The word ‘Bandhani’ comes from the Sanskrit word ‘Bandhan’ which means ‘to tie’. It is the traditional Indian ‘tie and dye‘ art (resist-dyeing technique) that results in colourful and interesting patterns on the cloth. The first Bandhani sari was perhaps worn at the time of Bana Bhatt`s Harshacharita for the occasion of a royal wedding. The patterns of this art form were also seen in the 6th century paintings in Ajanta. Bandhani work was started by the Khatri community of Gujarat. The major cities in Rajasthan like Jaipur, Sikar, Bhilwara, Udaipur, Bikaner, Ajmer, and Jamnagar in Gujarat are well known producers of Bandhej saris, dupattas, odhnis and pagdis.
Earlier, dyes were extracted from natural plant sources like roots, flowers, leaves, and fruits. But today, besides these natural dyes, easy to use and permanent synthetic colours are also used in tying and dyeing process.  
The process involved in this art is completely design oriented. The fabric to be tied and dyed is cleaned thoroughly and then bleached. Bleaching ensures that the fabric is free from any residual colour and picks the new colour instantly. After the cloth is dried, a very small portion of the material is raised and tied into knots using a cotton thread. The knotted material is then dyed in a light colour. The knotted parts retain the original colour, and the rest of the fabric gets dyed. Then these lighter dyed portions are knotted, and the material is soaked again in another dye. This process is repeated for different colours.

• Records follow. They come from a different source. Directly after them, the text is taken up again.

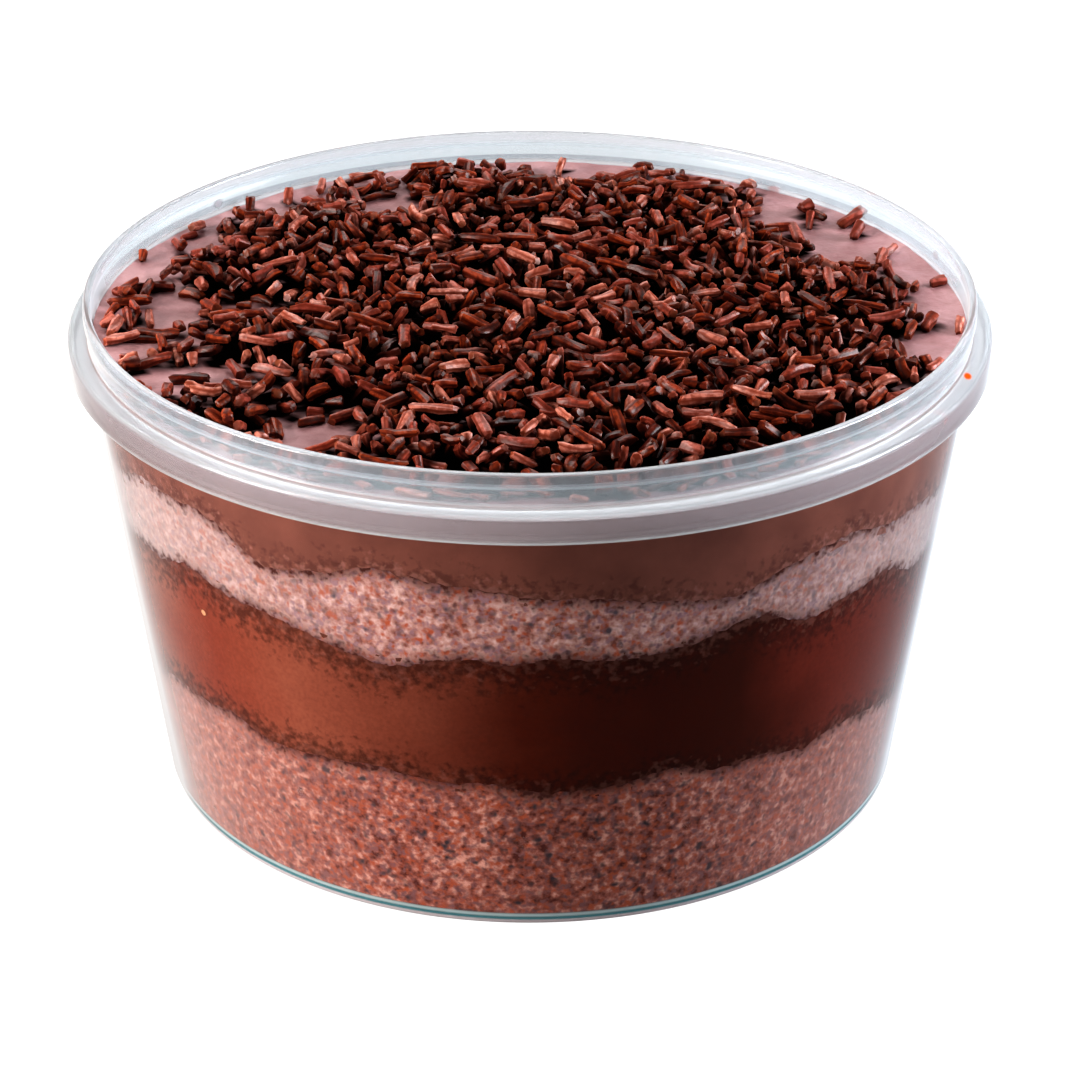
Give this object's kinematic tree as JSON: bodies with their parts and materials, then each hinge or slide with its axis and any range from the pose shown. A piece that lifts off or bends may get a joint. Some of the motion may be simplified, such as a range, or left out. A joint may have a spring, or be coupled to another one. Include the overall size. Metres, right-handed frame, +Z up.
{
  "type": "jar cake",
  "caption": "Layered chocolate cake in a round clear tub: sponge and smooth filling under a chocolate cream heaped with sprinkles.",
  "frame": {"origin": "middle of the tub's foot, on the surface it stands on", "axes": "+Z up the tub's axis, the side that the picture shows faces -Y"},
  "size_m": [0.101, 0.101, 0.056],
  "materials": {
    "polypropylene": "clear moulded polypropylene, slightly milky",
    "chocolate_sponge": "moist chocolate sponge, fine crumb pressed against the wall",
    "chocolate_filling": "smooth dark chocolate filling",
    "chocolate_cream": "smooth chocolate cream under dark chocolate sprinkles"
  },
  "bodies": {
    "root": {"tub": "polypropylene", "cake_lower": "chocolate_sponge", "filling": "chocolate_filling", "cake_upper": "chocolate_sponge", "cream_top": "chocolate_cream"}
  },
  "joints": []
}
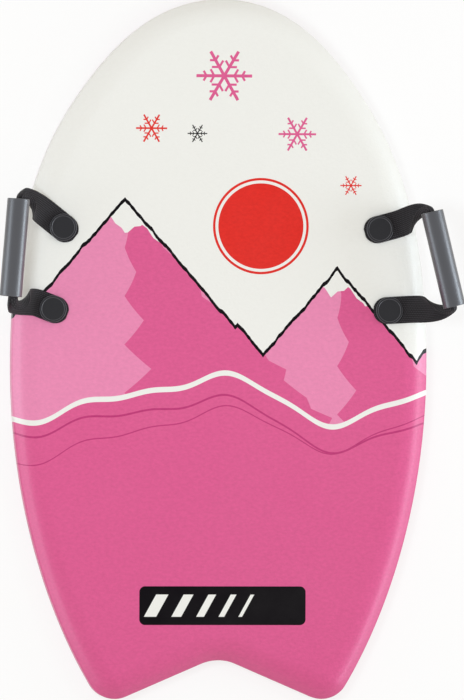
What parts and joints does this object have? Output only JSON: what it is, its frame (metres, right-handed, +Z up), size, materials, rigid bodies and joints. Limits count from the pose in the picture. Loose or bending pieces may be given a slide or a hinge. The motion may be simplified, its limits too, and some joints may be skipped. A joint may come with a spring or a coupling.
{
  "type": "foam sliding board",
  "caption": "Prone or kneeling foam sliding board with a fishtail, a slick base, a chamfered rail and a webbing grab handle with a tube grip on each side.",
  "frame": {"origin": "on the centre line at half the board's length, on the flat underside of the slick base", "axes": "+Y towards the nose, +X to the rider's right, +Z up out of the deck"},
  "size_m": [0.5666, 0.85, 0.1086],
  "materials": {
    "foam": "matte",
    "deck_film": "satin",
    "slick_sheet": "gloss",
    "cap_plastic": "satin",
    "webbing": "matte",
    "grip_plastic": "satin"
  },
  "bodies": {
    "board": {"foam_core": "foam", "deck_skin": "deck_film", "slick_base": "slick_sheet", "left_front_cap": "cap_plastic", "left_rear_cap": "cap_plastic", "right_front_cap": "cap_plastic", "right_rear_cap": "cap_plastic", "left_front_base_nut": "cap_plastic", "left_rear_base_nut": "cap_plastic", "right_front_base_nut": "cap_plastic", "right_rear_base_nut": "cap_plastic"},
    "left_handle": {"left_webbing": "webbing"},
    "left_grip": {"left_grip_tube": "grip_plastic"},
    "right_handle": {"right_webbing": "webbing"},
    "right_grip": {"right_grip_tube": "grip_plastic"}
  },
  "joints": [
    {"name": "left_handle_swing", "type": "hinge", "parent": "board", "child": "left_handle", "pos_m": [-0.21866, 0.1001, 0.04115], "axis": [0.1205, 0.9927, 0], "range_deg": [-75, 110], "deforming": ["left_webbing"]},
    {"name": "left_grip_roll", "type": "hinge", "parent": "left_handle", "child": "left_grip", "pos_m": [-0.25647, 0.12141, 0.095], "axis": [0.0788, 0.9969, 0], "continuous": true},
    {"name": "right_handle_swing", "type": "hinge", "parent": "board", "child": "right_handle", "pos_m": [0.21866, 0.1001, 0.04115], "axis": [0.1205, -0.9927, 0], "range_deg": [-62, 115], "deforming": ["right_webbing"]},
    {"name": "right_grip_roll", "type": "hinge", "parent": "right_handle", "child": "right_grip", "pos_m": [0.26502, 0.11066, 0.088], "axis": [-0.2355, 0.9719, 0], "continuous": true}
  ]
}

Elaborate motifs and designs like flowers, jaals, bells and creepers are made using this tie and dye technique. The knots are placed in clusters each having a different name:
• Ekdali: single dot
• Tikunthi: three dots that make circles and squares
• Chaubundi: four dots
• Satbandi: dots in groups of seven
• Boond: small dot with a dark center
• Kodi: tear or drop-shaped pattern
• Dungar Shahi or Shikargah: a mountain-like pattern
• Jaaldar: web-like pattern
• Beldaar: vine-like pattern
• Laddu Jalebi: swirling pattern
• Leheriya: wave-like pattern
DIFFERENT TYPES OF BANDHANI SARIS:
GHARCHOLA
The most popular and finest of Bandhani from Gujarat is the Gharchola. Golden threads are woven into the fabric that needs to be used for tie and dye. Considered auspicious, gharcholas are exclusively designed for brides making it the most important addition to her wedding trousseau. Gharcholas were earlier made with cotton fabric but with changing times, silk has successfully taken over the humble cotton. They are mostly designed in bright colours like orange, red and green.
AMBADAAL
Another common pattern seen in bandhej is the Ambadaal or the mango branch wherein the fabric is designed entirely in a jaal-like pattern.
BAVANBAGH
Bavanbagh means 52 gardens wherein the fabric is designed in 52 segments each with a small bandhani pattern.
RASMANDALAS
It is a circular pattern showcasing the rasleela or the dancing gopis, done intricately using a tie and dye method.
CHANDROKHANI
The word chandrokhani means figures of moon. An attire for a newlywed bride, this bandhej sari in dark base and circular moon pattern symbolizes a comparison between the moon and the bride.  
Over the years bandhej patterns and garments have evolved tremendously. Earlier only saris, dupattas and traditional clothing were made using this method. But to meet the modern demands, items of home décor like pillow and cushion covers, napkins, tablecloths, bed sheets, etc are also made with this technique. Recognising the exclusive tie and dye bandhani art, Jamnagari bandhej was included in the Geographical Indication (G.I.) registry in the year 2016.